10. Anomaly Detection
Anomaly Detection is the task of identifying samples that are abnormal / anomalous, meaning that they deviate considerably from some normal / typical data. The task is highly related to Outlier Detection and Novelty Detection. Many of the tools and techniques mentioned here can be transferred directly to those tasks.
Anomaly Detection is normally approached as an unsupervised learning problem, with the training data consisting only of normal data (potentially with a low degree of contamination). Any deviation from this normal training data is to be considered an anomaly. This is sometimes called one-class classification, as it focuses on modeling a single class (the normal class).
The one-class approach ensures that novel anomalies (different from those seen during development), are correctly classified as anomalies. If one would use a supervised binary classification, it usually has the problem that novel datapoints may be incorrectly marked as normal, because they falls inside a decision boundary in training set.
While labeled data is not used in the training set when applying unsupervised learning, in practice a small labeled dataset is critical for performance evaluation.
10.1. Applications
Anomaly Detection has wide range of applications using sensor data and embedded systems. Here are a few examples.
Area |
Task |
Sensor |
---|---|---|
Industrial |
Condition Monitoring of rotating machninery |
Accelerometer |
Industrial |
Detecting fault in machines |
Microphone |
Electronics |
Detecting issues in Lithium Ion batteries |
Electrical/thermal |
Automotive |
Instrusion and fault detection in CANBus networks |
CANBus |
Robotics |
Monitoring executed tasks for faults |
Mix |
Health |
Detection of anomalous heartbeats |
Electrocardiogram (ECG) |
10.2. Trade-off between False Alarms and Missed Detections
Anomaly Detection involves a binary decision problem (is it an anomaly or not), has an inherent trade-off between False Alarms and Missed Detections.

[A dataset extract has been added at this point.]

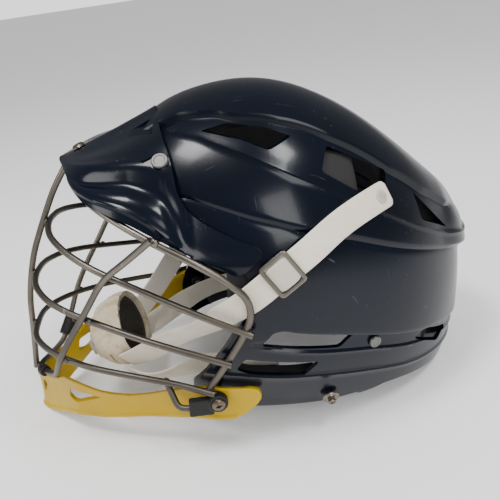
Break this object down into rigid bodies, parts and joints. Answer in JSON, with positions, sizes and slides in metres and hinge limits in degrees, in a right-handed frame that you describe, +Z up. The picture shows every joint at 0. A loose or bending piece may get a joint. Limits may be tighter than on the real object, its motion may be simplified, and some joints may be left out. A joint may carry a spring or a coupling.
{
  "type": "lacrosse helmet",
  "caption": "Vented hard-shell lacrosse helmet with a peaked visor, welded wire face cage, plastic chin guard, foam liner and a webbing-slung chin cup.",
  "frame": {"origin": "centre of the bounding box at the surface the helmet rests on, under its chin guard and nape", "axes": "+X the wearer's left, +Y towards the back of the head, +Z up, with the helmet standing as it rests by itself"},
  "size_m": [0.2392, 0.3814, 0.2487],
  "materials": {
    "shell_navy": "gloss with light scratches",
    "cage_steel": "burnished bare wire",
    "guard_yellow": "gloss",
    "foam_black": "matt moulded foam",
    "webbing_white": "woven",
    "buckle_steel": "dull plated",
    "clip_black": "moulded",
    "screw_steel": "worn plating",
    "cup_cream": "soft moulded, stained",
    "cup_mesh": "dark mesh",
    "cradle_grey": "moulded"
  },
  "bodies": {
    "helmet": {"shell": "shell_navy", "visor": "shell_navy", "cage_upper_bar": "cage_steel", "cage_middle_bar": "cage_steel", "cage_lower_bar": "cage_steel", "cage_rim": "cage_steel", "cage_side_loop": "cage_steel", "cage_centre_bar": "cage_steel", "cage_hook_left": "cage_steel", "cage_hook_right": "cage_steel", "chin_guard": "guard_yellow", "forehead_pad": "foam_black", "crown_pad": "foam_black", "back_pad": "foam_black", "side_pad_left": "foam_black", "side_pad_right": "foam_black", "jaw_pad_left": "foam_black", "jaw_pad_right": "foam_black", "upper_strap_left": "webbing_white", "upper_strap_right": "webbing_white", "lower_strap_left": "webbing_white", "lower_strap_right": "webbing_white", "jaw_clip_left": "clip_black", "jaw_clip_right": "clip_black", "chin_clip": "clip_black", "cheek_clip": "clip_black", "jaw_nuts": "clip_black", "visor_centre_screw": "screw_steel", "visor_side_snaps": "screw_steel", "jaw_screws": "screw_steel", "cheek_clip_screw": "screw_steel", "lower_strap_studs": "screw_steel", "shell_rivets": "screw_steel", "upper_strap_snaps": "cup_cream"},
    "chin_cup_body": {"chin_cup": "cup_cream", "chin_cup_liner": "cup_mesh", "chin_cup_snap": "cup_mesh"},
    "slide_left": {"buckle_left": "buckle_steel"},
    "slide_right": {"buckle_right": "buckle_steel"},
    "rear_fit": {"fit_cradle": "cradle_grey", "fit_tab_left": "cradle_grey", "fit_tab_right": "cradle_grey"}
  },
  "joints": [
    {"name": "chin_cup_tilt", "type": "hinge", "parent": "helmet", "child": "chin_cup_body", "pos_m": [0, -0.08367, 0.06235], "axis": [1, 0, 0], "range_deg": [-10, 10]},
    {"name": "buckle_slide_left", "type": "slide", "parent": "helmet", "child": "slide_left", "axis": [0.0759, -0.861, -0.5029], "range_m": [-0.01, 0.004]},
    {"name": "buckle_slide_right", "type": "slide", "parent": "helmet", "child": "slide_right", "axis": [-0.0759, -0.861, -0.5029], "range_m": [-0.01, 0.004]},
    {"name": "rear_fit_slide", "type": "slide", "parent": "helmet", "child": "rear_fit", "axis": [0, -0.993, 0.1184], "range_m": [0, 0.012]}
  ]
}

Anomaly Detection models in emlearn provide a continuous anomaly score as output.
The C function has a name ending with _score()
A threshold needs to be applied, in order to convert the continuous anomaly score
to a binary decision.
10.3. Selecting anomaly threshold
Models in scikit-learn have an automatic threshold selection, based on the hyperparameter contamination (proportion of outliers in training data). We recommend not using this mechanism, but instead analyze the continuous anomaly scores to determine an appropriate threshold. It is smart to plot the histogram over anomaly scores, with the anomaly/normal class indicated (when known).

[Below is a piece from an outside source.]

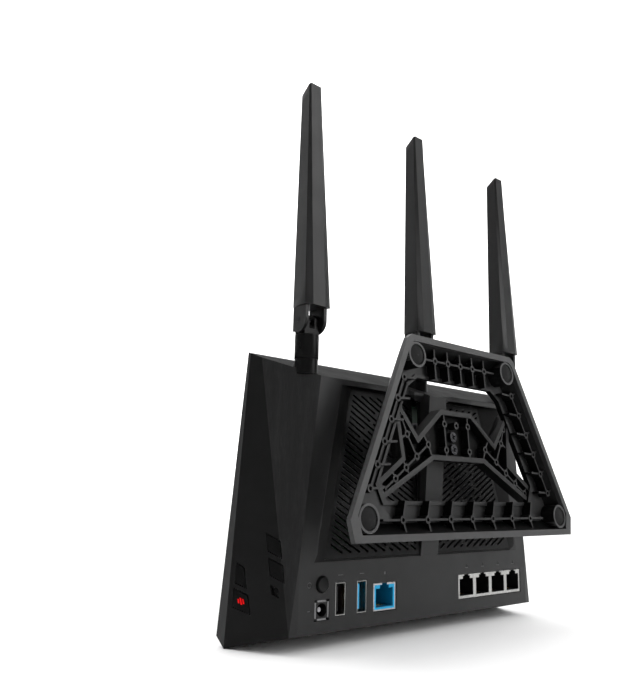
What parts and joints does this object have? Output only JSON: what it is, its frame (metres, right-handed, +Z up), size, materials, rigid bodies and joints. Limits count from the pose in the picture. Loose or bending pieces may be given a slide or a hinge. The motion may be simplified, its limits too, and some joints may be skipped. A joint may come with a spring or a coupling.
{
  "type": "wireless router",
  "caption": "Black wireless router with a faceted wedge housing, folding paddle antennas, a row of network, USB and power sockets, end keys and a ribbed trapezoid stand plate behind.",
  "frame": {"origin": "middle of the lower rim of the stand plate, on the plane of the plate's back face", "axes": "+Z up with the antennas standing, -Y to the front face, +Y out of the sockets, +X to the end with the keys"},
  "size_m": [0.212, 0.0689, 0.2737],
  "materials": {
    "shell_black": "fine spark-eroded texture",
    "front_black": "satin",
    "grille_black": "fine texture",
    "stand_black": "fine texture with polished rim",
    "neck_black": "satin",
    "pad_rubber": "soft satin",
    "plated_can": "bright nickel plating",
    "socket_black": "moulded",
    "socket_blue": "moulded",
    "usb_blue_plastic": "moulded",
    "contact_gold": "gold flash",
    "screw_steel": "black zinc",
    "inlet_black": "moulded",
    "pin_steel": "nickel plating",
    "button_black": "satin",
    "key_black": "satin",
    "key_lit": "smoked, with a red lit mark",
    "board_green": "solder mask",
    "sink_metal": "extruded",
    "shield_metal": "tinned",
    "parts_black": "moulded",
    "light_clear": "clear",
    "antenna_black": "satin",
    "collar_black": "satin",
    "bush_black": "satin",
    "radiator_copper": "copper strip",
    "switch_metal": "stamped"
  },
  "bodies": {
    "housing": {"rear_cover": "shell_black", "front_cover": "front_black", "indicator_lights": "light_clear", "grille_left": "grille_black", "grille_right": "grille_black", "stand_plate": "stand_black", "stand_pads": "pad_rubber", "stand_neck": "neck_black", "neck_screws": "screw_steel", "lan_can": "plated_can", "lan_insert": "socket_black", "lan_contacts": "contact_gold", "wan_can": "plated_can", "wan_insert": "socket_blue", "wan_contacts": "contact_gold", "usb_black_shell": "plated_can", "usb_black_tongue": "socket_black", "usb_blue_shell": "plated_can", "usb_blue_tongue": "usb_blue_plastic", "usb_contacts": "contact_gold", "dc_inlet": "inlet_black", "dc_pin": "pin_steel", "power_switch": "switch_metal", "key_board": "board_green", "key_switches": "switch_metal", "main_board": "board_green", "board_screws": "screw_steel", "heat_sink": "sink_metal", "shield_cans": "shield_metal", "board_parts": "parts_black", "bush_left": "bush_black", "bush_middle": "bush_black", "bush_right": "bush_black"},
    "power_button": {"power_button": "button_black"},
    "key_upper_rear": {"key_upper_rear": "key_black"},
    "key_lower_rear": {"key_lower_rear": "key_black"},
    "key_upper_front": {"key_upper_front": "key_black"},
    "key_lower_front": {"key_lower_front": "key_lit"},
    "reset_pin": {"reset_pin": "key_black"},
    "swivel_left": {"collar_left": "collar_black"},
    "antenna_left": {"paddle_left": "antenna_black", "hinge_pin_left": "pin_steel", "radiator_left": "radiator_copper"},
    "swivel_middle": {"collar_middle": "collar_black"},
    "antenna_middle": {"paddle_middle": "antenna_black", "hinge_pin_middle": "pin_steel", "radiator_middle": "radiator_copper"},
    "swivel_right": {"collar_right": "collar_black"},
    "antenna_right": {"paddle_right": "antenna_black", "hinge_pin_right": "pin_steel", "radiator_right": "radiator_copper"}
  },
  "joints": [
    {"name": "swivel_turn_left", "type": "hinge", "parent": "housing", "child": "swivel_left", "pos_m": [0.082, -0.03975, 0.08654], "axis": [0, 0, 1], "range_deg": [-165, 15]},
    {"name": "antenna_fold_left", "type": "hinge", "parent": "swivel_left", "child": "antenna_left", "pos_m": [0.082, -0.03975, 0.09954], "axis": [-1, 0, 0], "range_deg": [0, 90]},
    {"name": "swivel_turn_middle", "type": "hinge", "parent": "housing", "child": "swivel_middle", "pos_m": [0, -0.03975, 0.08654], "axis": [0, 0, 1], "range_deg": [-15, 15]},
    {"name": "antenna_fold_middle", "type": "hinge", "parent": "swivel_middle", "child": "antenna_middle", "pos_m": [0, -0.03975, 0.09954], "axis": [-1, 0, 0], "range_deg": [0, 80]},
    {"name": "swivel_turn_right", "type": "hinge", "parent": "housing", "child": "swivel_right", "pos_m": [-0.082, -0.03975, 0.08654], "axis": [0, 0, 1], "range_deg": [-15, 165]},
    {"name": "antenna_fold_right", "type": "hinge", "parent": "swivel_right", "child": "antenna_right", "pos_m": [-0.082, -0.03975, 0.09954], "axis": [-1, 0, 0], "range_deg": [0, 90]},
    {"name": "power_press", "type": "slide", "parent": "housing", "child": "power_button", "axis": [0, -1, 0], "range_m": [0, 0.0015], "stiffness_N_per_m": 400, "springref_m": -0.0015},
    {"name": "key_upper_rear_press", "type": "slide", "parent": "housing", "child": "key_upper_rear", "axis": [-0.9381, -0.3456, -0.025], "range_m": [0, 0.0008], "stiffness_N_per_m": 400, "springref_m": -0.001},
    {"name": "key_lower_rear_press", "type": "slide", "parent": "housing", "child": "key_lower_rear", "axis": [-0.9381, -0.3456, -0.025], "range_m": [0, 0.0008], "stiffness_N_per_m": 400, "springref_m": -0.001},
    {"name": "key_upper_front_press", "type": "slide", "parent": "housing", "child": "key_upper_front", "axis": [-0.9381, -0.3456, -0.025], "range_m": [0, 0.0008], "stiffness_N_per_m": 400, "springref_m": -0.001},
    {"name": "key_lower_front_press", "type": "slide", "parent": "housing", "child": "key_lower_front", "axis": [-0.9381, -0.3456, -0.025], "range_m": [0, 0.0008], "stiffness_N_per_m": 400, "springref_m": -0.001},
    {"name": "reset_press", "type": "slide", "parent": "housing", "child": "reset_pin", "axis": [-0.9381, -0.3456, -0.025], "range_m": [0, 0.0005], "stiffness_N_per_m": 300, "springref_m": -0.001}
  ]
}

The optimal way of setting the threshold, is to use a labeled validation dataset. It is then possible to pick a desired false positive vs false negative trade-off, (for example using f-score), and to determine an optimal threshold.
When the labeled data is insufficient or not present, one has to resort to other heuristics for selecting the threshold. This is often done visually, by picking a point where “most of” the “normal” data look to be included.

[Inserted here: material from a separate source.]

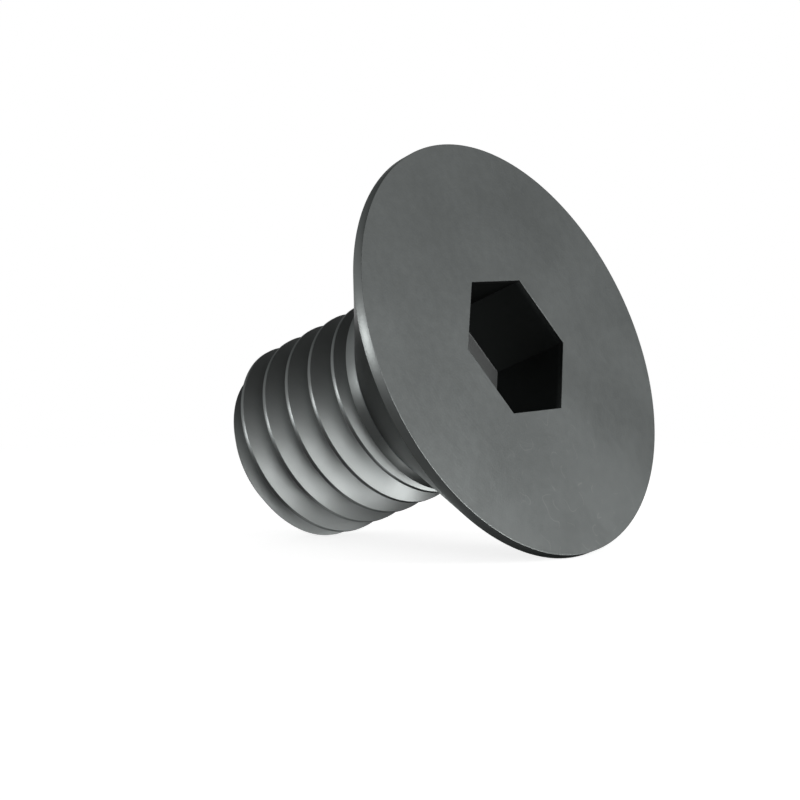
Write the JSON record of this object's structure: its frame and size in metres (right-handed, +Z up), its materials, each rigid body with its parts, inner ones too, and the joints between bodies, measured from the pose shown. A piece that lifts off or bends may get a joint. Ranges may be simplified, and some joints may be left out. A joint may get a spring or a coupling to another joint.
{
  "type": "countersunk socket screw",
  "caption": "Short countersunk machine screw with a flat conical head, a hexagonal socket, a plain neck and a metric thread with a chamfered point, lying on its side.",
  "frame": {"origin": "middle of the lying screw's footprint, on the surface that it lies on", "axes": "+Z up from the surface; the screw's axis lies in the XZ plane, with the head towards +X and the point towards -X, and is tilted 21.07 degrees so that the face looks towards +X and a little upwards; +Y is along the head's diameter"},
  "size_m": [0.0152, 0.016, 0.0151],
  "materials": {
    "blackened_steel": "black oxide on machined steel, satin"
  },
  "bodies": {
    "root": {"countersunk_screw": "blackened_steel"}
  },
  "joints": []
}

10.4. Anomaly Detection models
emlearn supports a selection of Anomaly Detection models.
Algorithm |
Implementation |
---|---|
Gaussian Mixture Model (GMM) |
|
Mahalanobis distance |
A basic example of some of the models can be found in Anomaly Detection comparison.
10.5. Outlier detection for handling unknown data
Anomaly/outlier detection models are also used in Classification or Regression systems, in order to detect input data that are outside the data distribution of a trained model. Such input data can result in spurious results from the classifier/regressor. To prevent this the input data is also passed through an outlier detection model, and the outliers are marked as “unknown”.